Interesting medical college article, especially if you suffer from an autoimmune disease. Click here. If this hypothesis is true, a little dirt and germs as a child could be beneficial.
"Increased hygiene and a lack of exposure to various microorganisms may be affecting the immune systems of many populations - particularly in highly developed countries like the US - to the degree that individuals are losing their bodily ability to fight off certain diseases.
That's the essence of the 'hygiene hypothesis', a fairly new school of thought that argues that rising incidence of asthma, inflammatory bowel disease, multiple sclerosis and perhaps several other diseases may be, at least in part, the result of lifestyle and environmental changes that have made us too 'clean' for our own good."
2 comments:
I totally believe this, just going by example of my children and my neice.
My children are allowed to get dirty, probably eating dirt from time to time. We wash after toileting and before eating, but we're not hyper-manic about it. (I have more important things to come unglued about, than handwashing.) My neice, on the other, gets anti-bacterial *everything*, to the point my SIL wipes down silverware with wet wipes at restaurants lest they have germs.

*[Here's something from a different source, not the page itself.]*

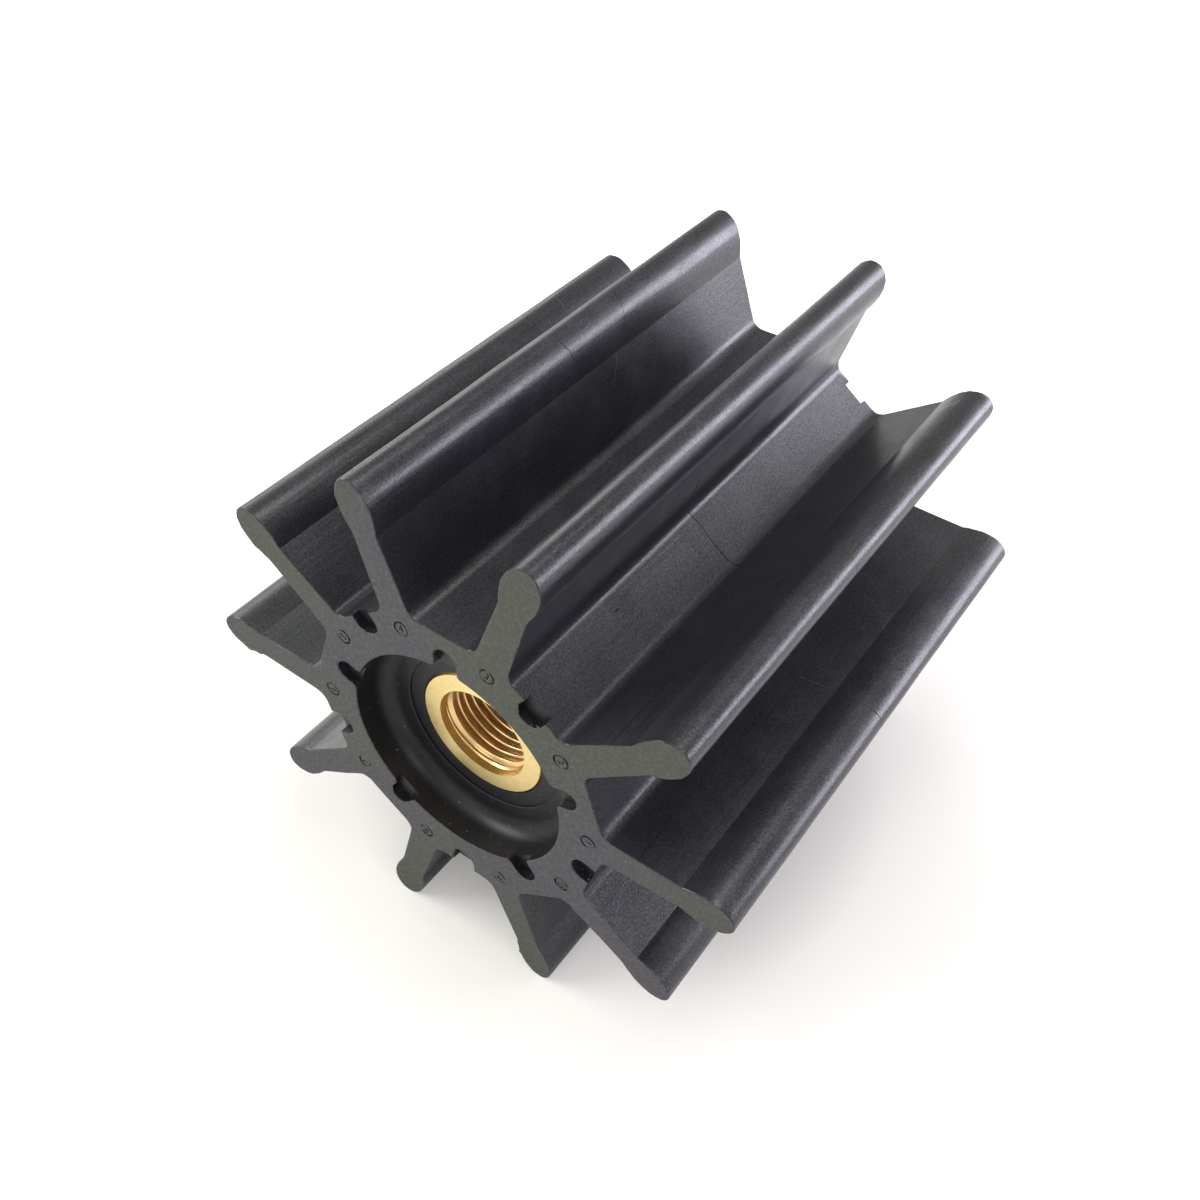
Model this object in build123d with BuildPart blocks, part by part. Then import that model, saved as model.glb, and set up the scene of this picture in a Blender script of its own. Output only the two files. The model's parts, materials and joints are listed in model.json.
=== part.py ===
from build123d import *

import os
from math import hypot

# Flexible pump impeller. A moulded rubber body with ten bulb-tipped blades is bonded round a brass
# insert, which carries the puller thread at the front end and the keyed shaft bore at the rear end.
#
# Frame: the shaft axis is Y, and the front end faces -Y. The origin is on the axis, halfway along
# the impeller. One blade points along +X, so two blades reach down past -Z and carry the impeller
# when it lies on a table. All lengths are in millimetres.

# ---- Overall -----------------------------------------------------------------------------------
outer_diameter = 95.0            # over the blade tips
impeller_length = 91.0           # front end face to rear end face

# ---- Blades ------------------------------------------------------------------------------------
blade_count = 10
blade_root_width = 5.5           # where the blade meets the hub flats
blade_neck_width = 4.6           # where the bulb starts
bulb_length = 8.3                # from the neck to the tip
bulb_width = 6.0
bulb_tip_length = 4.2            # from the widest place to the tip
root_fillet_radius = 1.2

# ---- Hub ---------------------------------------------------------------------------------------
hub_across_flats = 52.0          # one flat lies between each two blades

# ---- Cup in each end of the hub ----------------------------------------------------------------
cup_diameter = 38.0
cup_depth = 6.2                  # from the end face to the floor
cup_fillet_radius = 3.0          # between the cup's wall and its floor
ring_diameter = 27.8             # flat ring round the insert, sunk below the floor
ring_step = 0.4

# ---- Shallow pockets in each end face, in every second gap by turns ----------------------------
pocket_depth = 1.4
outer_pocket_width = 4.2
outer_pocket_length = 3.6        # inwards from the hub flat, round end included
inner_pocket_width = 4.0
inner_pocket_length = 4.0        # outwards from the cup's wall, round end included
inner_pocket_mouth_radius = 0.8

# ---- Brass insert ------------------------------------------------------------------------------
insert_end_diameter = 22.6       # turned end that shows in each cup
insert_end_length = 6.0
insert_edge_width = 0.55         # bevel round each end, measured along the radius
insert_edge_height = 0.2         # and along the axis, which is how far the end stands proud
insert_across_flats = 26.0       # hexagonal middle, which keys the insert in the rubber

# ---- Puller thread at the front, bored to its minor diameter (5/8-18 UNF) ----------------------
thread_minor_diameter = 14.5
thread_relief_diameter = 16.0
thread_relief_depth = 1.3
thread_length = 15.0
runout_diameter = 16.6
runout_length = 2.4

# ---- Keyed shaft bore at the rear --------------------------------------------------------------
shaft_bore_diameter = 15.9
shaft_bore_chamfer = 0.6
keyway_width = 3.2
keyway_depth = 1.6               # out from the wall of the bore

# ---- Worked out from the sizes above -----------------------------------------------------------
half_length = impeller_length / 2
tip_radius = outer_diameter / 2
neck_radius = tip_radius - bulb_length
bulb_centre_radius = tip_radius - bulb_tip_length
hub_flat_radius = hub_across_flats / 2
cup_radius = cup_diameter / 2
pocket_count = blade_count // 2
gap_angle = 360 / blade_count
ring_depth = cup_depth + ring_step
insert_face_depth = ring_depth - insert_edge_height
insert_end_radius = insert_end_diameter / 2
insert_half_length = half_length - insert_face_depth

front_face = Plane.XZ.offset(half_length)


def along(depth):
    """Place along the axis, as Y, of a point this far in from the front end face."""
    return depth - half_length


def distance_out(corner):
    """Distance of a sketch's corner from the axis, rounded so that like corners group together."""
    return round(hypot(corner.X, corner.Y), 3)


# ---- Section of the rubber: a ten-sided hub with ten straight, tapered, bulb-tipped blades ------
blade_taper = (blade_root_width - blade_neck_width) / 2 / (neck_radius - hub_flat_radius)
blade_half_width_at_axis = blade_root_width / 2 + blade_taper * hub_flat_radius

with BuildSketch() as blade_outline:
    with BuildLine():
        bulb_tip = EllipticalCenterArc(
            (bulb_centre_radius, 0), bulb_tip_length, bulb_width / 2, start_angle=0, arc_size=90
        )
        bulb_side = TangentArc(
            (bulb_centre_radius, bulb_width / 2), (neck_radius, blade_neck_width / 2), tangent=(-1, 0)
        )
        Polyline((neck_radius, blade_neck_width / 2), (0, blade_half_width_at_axis), (0, 0))
        mirror(about=Plane.XZ)
    make_face()

with BuildSketch(front_face) as body_section:
    RegularPolygon(hub_flat_radius, blade_count, major_radius=False)
    with PolarLocations(0, blade_count):
        add(blade_outline.sketch)
    fillet(body_section.vertices().group_by(distance_out)[0], root_fillet_radius)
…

And Heaven forbid she not wash her hands.
The results?? My neice was in the hospital twice last year with pneumonia and sick at least once a month. My children....haven't even had a head cold in 6 months.
It could just be coincidence, but I don't think so. And like my 3 year old says..."God made dirt and dirt don't hurt."
Oh no, I hope your niece outgrows this, poor thing.
It's true we can't avoid a little dirt in our lives.